Вертится, вертится карусель.

Пишу письмо Сталину.

Вождь подавляет, диктует свою волю. Собираю и собираю улики против себя.

Вдоль и поперек исколесил за последние годы Донбасс. Бывал на рабочих местах знаменитых работяг. Почему же люди коммунистического завтра во всем своем величии и простоте не присутствуют на страницах моих книг?

На неудачу обречен даже самый большой талант, если дело народа не стало его плотью и кровью. Как жил ты, писатель, в последнее время и как жили герои твоей несостоявшейся книги? Ты получал хороший гонорар, имел прекрасную квартиру, дачу, машину, ел и пил, что душе угодно. А они? Ты знал, что горновой доменной печи, сталевар и прокатчик получают маловато, живут в коммунальных, без удобств квартирах, едят с оглядкой и не имеют не только собственной машины, но часто и велосипеда, — мог ли ты понять, прочувствовать душу рабочих людей?

Еще и еще улики. Гора улик. Я беспощадно распинал себя. Не оправдал доверия, товарищ Сталин. Оторвался от действительной жизни народа.

Сталин бил меня по одной щеке, а я подставлял другую…

Карусель, карусель…

Но в письме к Сталину я не признал, что я «человек в маске», «вражеское охвостье», «антисоветский писатель» и пр., и пр. Обошел это молчанием.

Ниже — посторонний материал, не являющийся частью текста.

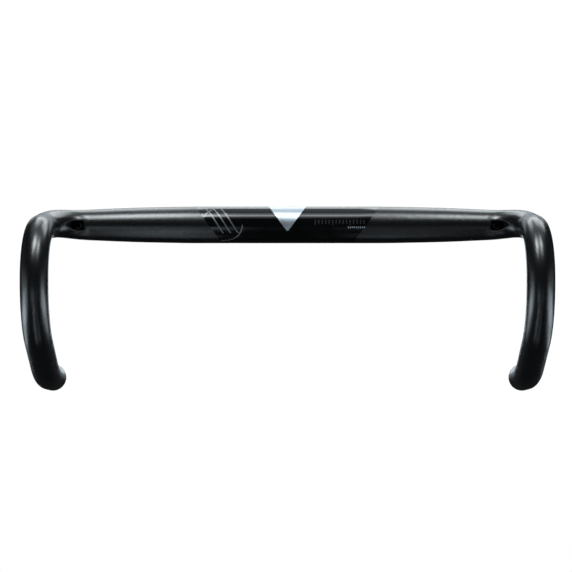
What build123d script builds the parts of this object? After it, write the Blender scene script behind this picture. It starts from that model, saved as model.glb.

Кстати, насчет молчания. Сталин говорил и о нем тогда:

— Комитет кинематографии, студия Мосфильм, кинорежиссеры, поставившие фильм, и газеты «Кино», «Известия» уже признали статью «Правды» правильной, покаялись, один Авдеенко гордо отмалчивается. Почему отмалчивается? — вопрошал Сталин и сам себе отвечал. — Говорят, молчание — знак согласия. Нет, не так. Молчание Авдеенко — знак несогласия. — И, уже обращаясь непосредственно ко мне, продолжал: — Почему вы, коммунист, писатель, прочитав статью в «Правде», которая выдвинула против вас тягчайшие политические обвинения, не всполошились, не задумались, не пришли в тот же день в Центральный Комитет, не добивались приема у секретарей? Почему не пришли ко мне?